The reaction tells on itself
Watch the response and you’ll see exactly the bad faith I’ve been describing for four years. David Frum, the man who helped sell the Iraq war, greeted the results by sneering about “DSA settler-colonialists” imposing “alien rule” on the “indigenous inhabitants” of Queens, Brooklyn, and the Bronx — decolonial vocabulary deployed as mockery by someone whose own record could fairly be filed under crimes the word was coined to describe.
And the account “Republicans against Trump” reacted to Avila Chevalier’s win not with curiosity but with a warning to Democrats: this won’t help you win back the House.
That is the entire tell. The Never-Trump and center-right commentariat will narrate the Trump era as a story that happens to them, never through the ground they tilled. Reaganism’s small-government demagoguery, the racialized scapegoating I traced from the welfare-queen myth to Trump’s rallies, the gaslighting of a center-left country into believing it was center-right.
These people built and rented the field and now that someone is planting different seeds in it, the worst they can muster is an electability scold.
The question
So the question for the Democratic establishment is whether it keeps kneecapping people who, stripped of the scary labels, are mostly asking for a social safety net Eisenhower would have signed.
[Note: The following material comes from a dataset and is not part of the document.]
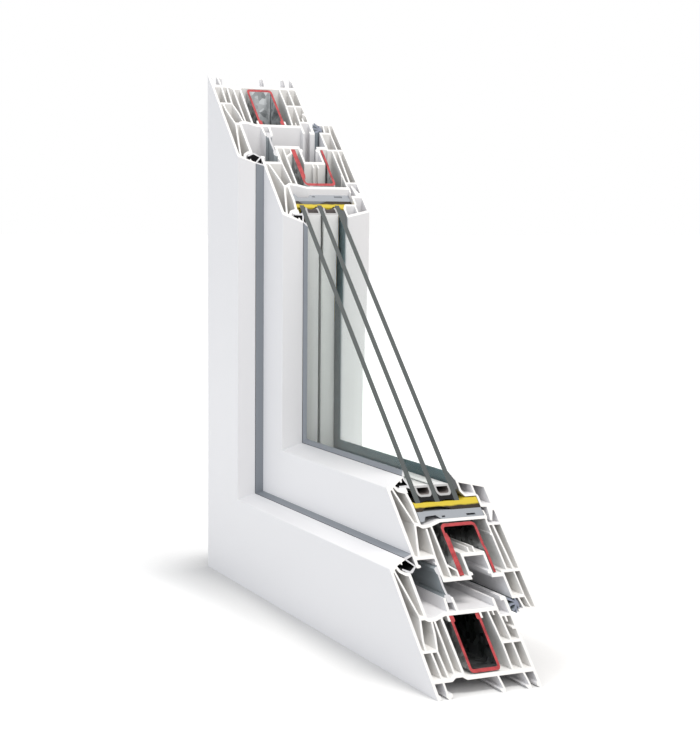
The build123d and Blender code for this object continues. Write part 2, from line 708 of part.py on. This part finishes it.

If it does, it may protect a status quo comfortable for a class of pundits who need the whole story to begin and end with Trump. That story is intellectually dishonest, and it fails to appreciate what the Trump age is actually revealing: not an aberration, but a structure. There is, after all, nothing new under the sun and the center is moving.
It just stopped asking the brokers for permission.













Someone needs to pound it into Frum's head that opposition to Netanyahu and to Israel's massacre of Palestinians in Gaza and the West Bank isn't anti-semitism (although there are anti-semites who oppose both; just as there are plenty of Jews who cannot countenance the actions of the current Israeli regime). As a historian and political junkie, it's amazed me how many widely accepted liberal positions have been deemed communist and anti-American over the last several decades. I hope the pendulum is beginning to swing back to the left.
The old, Reagan, GOP is in panic mode, there is a clean sweep of progressives in NY, which could be a for bringer of things to come, and the old guard GOP, now never Trumpers is in panic mode.